По его мнению, необходимо переосмыслить и роль женщины в обществе, ибо ее счастье отнюдь не в семейной жизни. «…Ее семейное призвание никоим образом не мешает ее общественному призванию. Мир религии, искусства, всеобщего точно так же раскрыт женщине, как нам, с тою разницей, что она во все вносит свою грацию, непреодолимую прелесть кротости и любви»[148].
Итак, потребность в общественной жизни, облеченная в романтическое начало, отрицание формальных и религиозных правил брака, протест против частной семейной жизни – вот идеал Герцена, идеал семьи общественного деятеля. Статья Герцена не абстрактна, поскольку в некотором смысле отражает его видение своих отношений с Натали, с которой он находится в разлуке. Удаленный из столицы в Новгород, он не мог не проникаться настроениями романтического бунта против своей собственной судьбы, его теоретически осмысливать и рефлексировать о нем.
К этому отрешению от частной семейной жизни Герцен прибавляет свое неприятие авторитетов. Людям свойственно стремление к нравственной свободе, но их страшит «ответственность самобытности», «любовь их к нравственной независимости удовлетворяется вечным ожиданием, вечным стремлением». В этом случае они обращаются к нравственным и умственным авторитетам. «Лень и привычка – два несокрушимые столба, на которых покоится авторитет. Авторитет представляет, собственно, опеку над недорослем; лень у людей так велика, что они охотно сознают себя несовершеннолетними или безумными, лишь бы их взяли под опеку и дали бы им досуг есть или умирать с голоду, а главное – не думать и заниматься вздором»[149].
Наилучшая ситуация для человека – отказаться вообще от авторитетов, ведь люди имеют склонность заменять один авторитет другим, более совершенным. «Даже такие привилегированные эмансипаторы, как Вольтер, умея кощунствовать над религией, оставались просто идолопоклонниками своих вымыслов и призраков»[150].

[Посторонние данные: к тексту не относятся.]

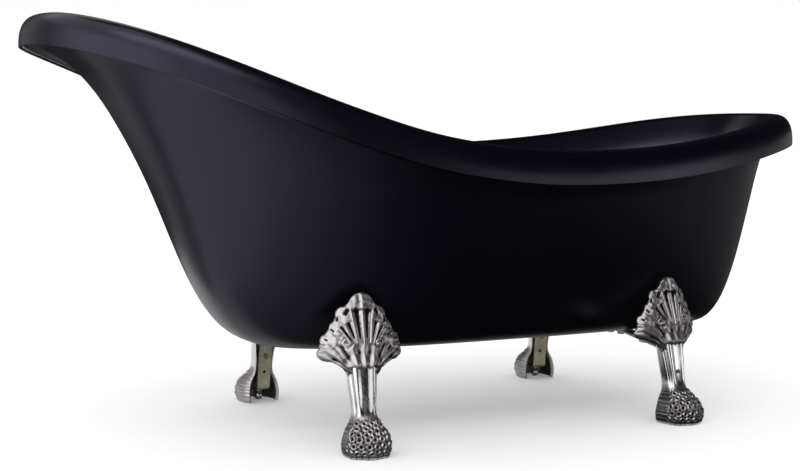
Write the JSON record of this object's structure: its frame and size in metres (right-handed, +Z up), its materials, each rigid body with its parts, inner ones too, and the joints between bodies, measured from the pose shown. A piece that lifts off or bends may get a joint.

Герцен был убежден, что «так же не самобытна большая часть самых развитых людей; вы у каждого найдете какое-нибудь карманное идолопоклонство…»[151] Человек все превращает в свои кумиры, даже логическую истину, живет ложными понятиями, искажающими его жизнь, становящуюся для него тяжелым бременем. Вместе с тем, считал Герцен, достаточно дать возможность развить «внутреннюю потребность» в человеке, его самосознание. «Человек, не дошедший до сознания, – дитя, больной, неполный человек, недоросль; он вне закона нравственного…»[152] Это самосознание он связывает с реабилитацией эгоизма, так несправедливо осужденного моралистами. «Что такое эгоизм? Сознание моей личности, ее замкнутости, ее прав? Или что-нибудь другое? Где оканчивается эгоизм и где начинается любовь? Да и действительно ли эгоизм и любовь противоположны; могут ли они быть друг без друга?.. Вы думаете, что моралисты разрешили эти вопросы? Нет, они отделываются доблестным негодованием против всего эгоистического; они знают, что эгоизм – значительный порок; им этого довольно; их беспорочная натура мечет громы на него и не унижается до понимания. Странные люди! Вместо того чтоб именно на эгоизме, на этом в глаза бросающемся грунте всего человеческого, создать житейскую мудрость и разумные отношения людей, они стараются всеми силами уничтожить, замарать эгоизм, т. е. срыть die feste Burg[153] человеческого достоинства и сделать из человека слезливого, сантиментального, пресного добряка, напрашивающегося на добровольное рабство»[154].